The disasters are also an unfortunate lesson for local governments in dealing with several aspects of serving their people at the same time.
"We have to arrange people to move to safe places as rains have continued these days, but at the same time, we are working on how to help them recover," Li Zhuqi said.
The Chenzhou government is planning to allocate about 57.5 million yuan (US$7.2 million) to help people who lost their homes to build new ones. And in the months ahead, it will raise and appropriate 44.5 million yuan (US$5.6 million) to provide food for residents in the flood-hit areas.
When Bilis struck Gantang, hundreds of people were evacuated to a temporary shelter set up in a primary school, according to Peng Shenggan, head of the village.
"But of course, it is not a long-term solution for them to recover from the disaster," Peng said.
Ultimately, he added, the government can help the victims only so far.
"Villagers will have to help each other after the flood for better recovery," Peng said. "There have been some people who live in other families' houses."
When a 92-year-old villager and his wife were forced to live in a shelter that is only 5 square metres since their houses and those of their relatives were all destroyed, neighbors came to the rescue by helping the husband cook meals.
But as difficult as it is to get people victimized by these two typhoons food and shelter, "the most difficult relief work is to help villagers resume farming," Peng said.
"They used to be very busy in July; that's when they prepare to harvest crops and get ready for the second farming season of the year," he said. "But now they have nothing; they have no fields to farm."

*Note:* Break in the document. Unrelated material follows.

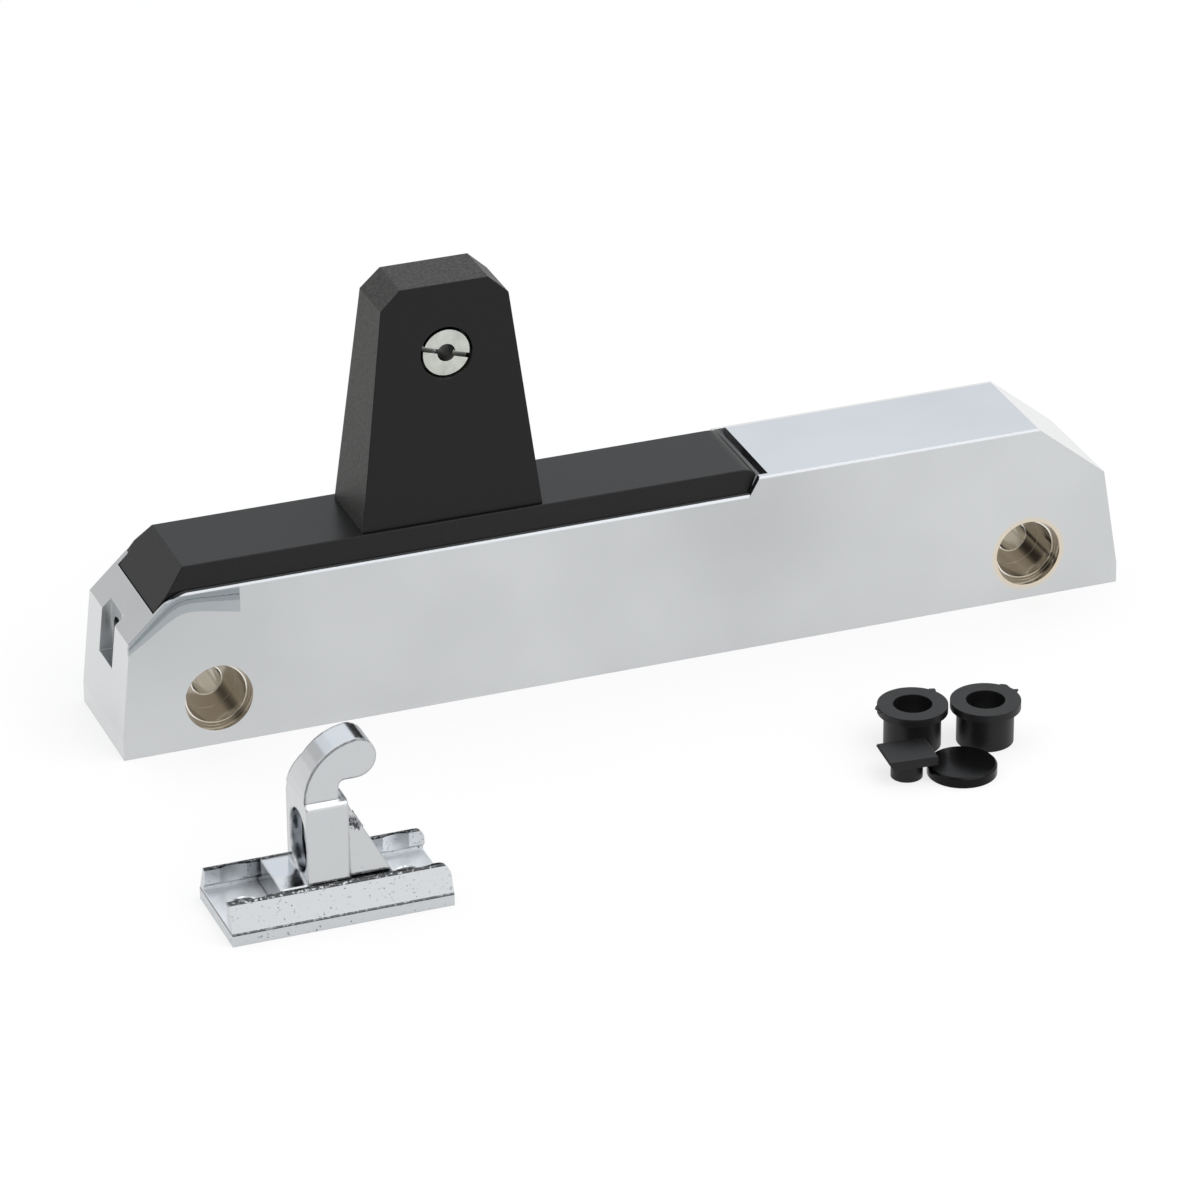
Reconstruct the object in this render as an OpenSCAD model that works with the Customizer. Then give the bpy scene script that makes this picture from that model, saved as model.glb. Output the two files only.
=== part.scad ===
// Cold room door handle: a rocker lever in a long die-cast housing, which lifts
// a latch bolt off a hook striker. The striker, two flanged bushes, a cap disc
// and a square plug stand loose in front of it.
// Drawing frame: x from the left end of the housing, y from the foot of its
// front face towards the door, z up from the surface it stands on. place()
// moves it to the part's frame, with the origin midway between the two fixing
// holes on the door face.

/* [Housing] */
// Length of the housing
body_l = 300; // [295:1:320]
// Depth of the housing at its foot, from front face to door face
body_d = 38; // [37.5:0.5:42]
// Height of the level rims beside the lever
rim_h = 47.4; // [46.8:0.1:48.2]
// Height of the raised deck at the right end above the rims
deck_rise = 5.1; // [4:0.1:8]
// Length of the flat top of the deck
deck_l = 85.6; // [82:0.1:90]
// Angle of the step between rim and deck, in degrees
step_angle = 60; // [45:1:80]
// Angle of the slope at the left end, in degrees
left_slope = 43.5; // [42:0.5:46]
// Height of the crease at the foot of the left slope
left_crease_h = 34.4; // [33.5:0.1:35]
// How far the left end leans in at its crease
left_lean = 3; // [2.5:0.1:3.5]
// Height of the crease at the foot of the right slope
right_crease_h = 35.6; // [33:0.1:38]
// How far the right end leans in at its crease
right_lean = 4.4; // [3:0.1:6]
// Length of the right slope, measured along the housing
right_slope_l = 20.8; // [18:0.1:24]
// Height of the upright foot of both ends
foot_h = 6; // [4:0.5:8]
// Draft of the front face, in degrees
front_draft = 1.57; // [0.5:0.01:2]
// Height of the flat zone of the door face
door_face_h = 28; // [27:0.5:32]
// Draft of the door face above its flat zone, in degrees
back_draft = 0.3; // [0:0.1:1]
// Thickness of each rim wall at its top
rim_t = 1.9; // [1.6:0.1:2.1]
// Thickness of the roof under the deck
roof_t = 3; // [2:0.1:4]
// Thickness of the right end wall
end_t = 3; // [2:0.1:4]
// Radius that joins the left slope to the rim
rim_round = 12; // [8:0.5:14]
// Bevel along the long top edges
edge_bevel = 0.6; // [0.3:0.1:0.9]
// Width of the broad bevel along the back of the deck
back_bevel_w = 2.8; // [1:0.1:4]
// Drop of that bevel
back_bevel_h = 0.9; // [0.3:0.1:1.5]
// How far the lever's slot runs on into the deck
slot_over = 3; // [1:0.1:5]

/* [Fixing holes] */
// Distance of each fixing hole from its end of the housing
hole_inset = 28; // [27:0.5:32]
// Height of the fixing holes above the foot
hole_h = 14; // [13.5:0.1:15]
// Diameter of the cap seat at the mouth of each hole
mouth_d = 19.6; // [19:0.1:20.5]
// Depth of the cap seat
mouth_depth = 3.2; // [2.5:0.1:4]
// Diameter of the bore for the screw head
head_bore_d = 17.3; // [16:0.1:18]
// Depth of the floor that the screw head seats on
head_bore_depth = 12; // [10:0.5:20]
// Diameter of the screw's clearance hole
screw_hole_d = 8.5; // [6.5:0.1:9]
// Wall around the cap seat
boss_t = 2.9; // [2:0.1:3.4]

/* [Lock pocket] */
// Width of the pocket in the left end
pocket_w = 12; // [11:0.1:13]
// Height of the pocket's floor
pocket_h = 21.4; // [20:0.1:22]
// Depth of the pocket's back wall from the left end
pocket_depth = 5.7; // [5:0.1:6.5]
// Diameter of the bore behind the pocket
lock_bore_d = 9.2; // [8.6:0.1:9.6]
// Height of the bore above the pocket's floor
lock_bore_rise = 7.5; // [6:0.1:8]

/* [Lever] */
// Depth of the lever's pivot below the rims
pivot_drop = 2.4; // [2.2:0.1:2.6]
// Diameter of the pivot shaft
shaft_d = 6; // [5.5:0.1:6.2]
// Gap between the lever bar and the rims
bar_gap = 0.35; // [0.3:0.05:0.5]
// Height of the bar's flat top above the rims
bar_rise = 5.9; // [5.6:0.1:7.1]
// Width of the bar's flat top
bar_top_w = 27.8; // [26:0.1:28]
// How far the middle of that top lies behind the pivot
bar_top_shift = 0.3; // [0.1:0.1:0.6]
// Depth below the rims at which the bar's flanks meet its round skirts
flank_drop = 0.2; // [0.1:0.1:0.8]
// Reach of the bar's rear lip over the back rim
lip_reach = 0.9; // [0.5:0.1:1.3]
// Gap between that lip and the rim under it
lip_gap = 0.5; // [0.4:0.05:0.8]
// Slope of the bar's left end, in degrees
bar_end_slope = 50.8; // [48:0.1:54]
// Thickness of the bar's roof
bar_roof_t = 3; // [2.8:0.1:3.2]
// Thickness of the bar's skirts
bar_t = 2.2; // [1.8:0.1:2.4]
// Depth of the skirts below the pivot
skirt_drop = 7; // [6:0.1:7.5]
// Gap between the right end of the bar and the end of its slot
bar_end_gap = 2.7; // [2:0.1:3]
// Radius at the top of the bar's right end
bar_end_round = 5; // [3:0.5:6]
// Drop of the top by the time it meets the right end face
bar_end_drop = 1.6; // [1:0.1:2]

/* [Paddle] */
// Place of the paddle's middle along the housing
paddle_x = 99.5; // [90:0.1:110]
// Width of the paddle at its base
paddle_w = 52.9; // [50:0.1:56]
// Depth of the paddle at its base
paddle_d = 24.4; // [22:0.1:26]
// How far the paddle's middle stands in front of the pivot
paddle_forward = 0.5; // [0.2:0.1:1]
// Height of the paddle above the bar
paddle_rise = 69.7; // [66:0.1:76]
// Width of the paddle at its shoulders
shoulder_w = 37.2; // [34:0.1:40]
// Width of the paddle's flat top
paddle_top_w = 25.6; // [22:0.1:28]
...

The local government has called for farmers to raise more poultry after the flood. The hope is that, a year from now, the victims who have no livelihood will have found a way to put roofs over their heads and at least have something on the tables.
That's also what Shen Lanxiang hopes. "We will start raising a chicken or a calf, then have more," she said, "and finally we will have our own farmland to get back to the beginning."